Testing is a fundamental part of the software development process. Generally, software testing phase involves finding bugs and fixing them. From the perspective of the programmer, fixing bugs usually involves two tasks. First, the root cause of the bug should be found (diagnosis), and then the faulty software component should be fixed. Diagnosing the root cause of a software bug is often a challenging task that involves a trial-and-error process: several possible diagnoses are suggested by the programmer, which then performed tests and probes to differentiate the correct diagnosis. One of the reasons why this trial-and-error process is challenging is because it is often non-trivial to reproduce bugs found by a tester.

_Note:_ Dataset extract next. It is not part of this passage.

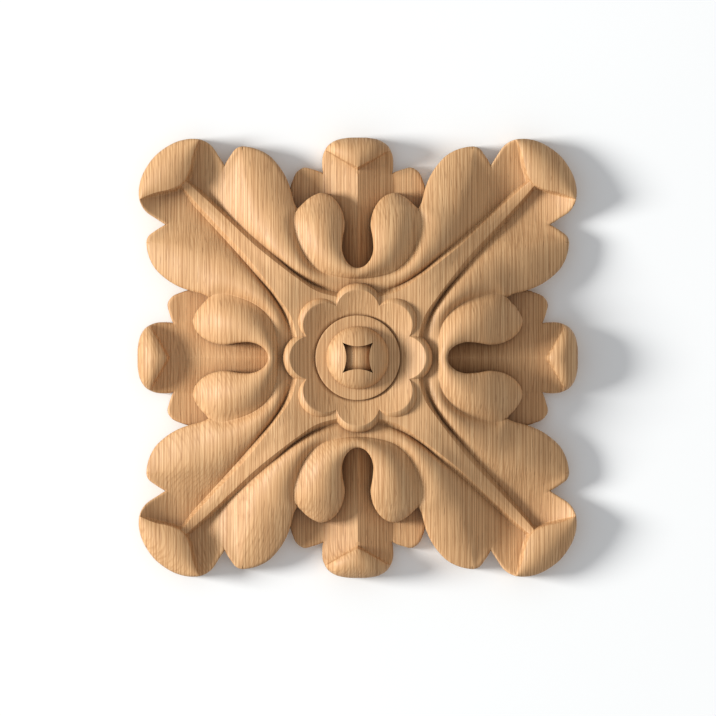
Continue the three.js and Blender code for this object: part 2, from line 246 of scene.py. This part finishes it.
# Outlines of the lobes and the scroll
INNER_LOBE_SIDE = spline([
    (60.3, 148.5, 23), (56.9, 151.3, 21.2), (50.5, 157.3, 19.2), (44.5, 161.3, 17.6),
    (37.5, 164.2, 16.5),
], (0, 4))
BIG_LOBE_SIDE = spline([
    (60.3, 148.5, 23), (63.2, 154, 20.5), (66.4, 166, 16.5), (71.9, 180.5, 12.5),
    (79.3, 192, 9), (89.5, 202.3, 7), (101, 208, 5.8), (115, 210.5, 5),
], (0, 7))
BIG_LOBE_SHOULDER = spline([
    (115, 210.5, 5), (120.8, 208.6, 5), (126, 202.3, 4.6), (132.5, 191.5, 3.2),
], (0, 3))
HOLLOW_SIDE = spline([
    (132.5, 191.5, 3.2), (138, 200.1, 3.8), (146, 211.4, 7.2), (157.5, 217.4, 14),
], (0, 3))
FOLD_EDGE = spline([
    (174, 174, 15.6), (170.4, 178.6, 15.7), (166.8, 188, 16), (164.6, 199.5, 15.6),
    (161, 210, 14.6), (157.5, 217.4, 14),
])
SCROLL_CREST = spline([
    (186, 186, 19.3), (179, 194.2, 18.6), (170.6, 203.8, 16.8), (157.5, 217.4, 14),
])
SCROLL_SIDE = spline([
    (201.4, 201.4, 5.6), (192.5, 208.5, 6.4), (180.6, 214.9, 8), (167.5, 217.9, 10.6),
    (157.5, 217.4, 14),
])

# Half of the lower leaf that points along the upright axis
LEAF_AXIS = spline([
    (0, 80, 32), (0, 110, 24), (0, 135, 16.3), (0, 160, 10.2), (0, 177, 8.6), (0, 186.6, 8.8),
], (0, 3, 5))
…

An ideal solution to this problem would be that the tester, when observing a bug, will perform additional test steps to help the programmer find the software component that caused the bug. However, planning these additional test steps cannot be done efficiently without being familiar with the code of the tested software. Often, testing is done by Quality Assurance (QA) professionals, which are not familiar with the software code that they are testing. This separation, between those who write the code and those who test it, is even regarded as a best-practice, allowing unbiased testing.
In this work we propose to enhance the software testing process described above by combining model-based diagnosis (MBD) and planning techniques from the Artificial Intelligence (AI) literature. MBD algorithms have been proposed in the past for the purpose of diagnosing software bugs. Thus, when a tester encounters a bug, any of these algorithms can be used to generate a set of candidate diagnoses automatically.
However, the problem of identifying which of these candidate diagnoses is indeed the correct diagnoses still remains.
It is therefore an object of the present invention to provide a method for improving software testing using model-based diagnosis, which helps identifying which of the candidate diagnoses is the diagnosis which can isolate potentially faulty software components.
It is another object of the present invention to provide a method for improving software testing, which helps planning additional tests for the tester, to differentiate between these candidate diagnoses and identify the correct diagnosis.
It is a further object of the present invention to provide a method for improving software testing, which help planning additional tests for the tester, to identify the correct diagnosis.
It is yet another object of the present invention to provide a method for improving software testing, in which the additional tests are generated automatically.
Other objects and advantages of the invention will become apparent as the description proceeds.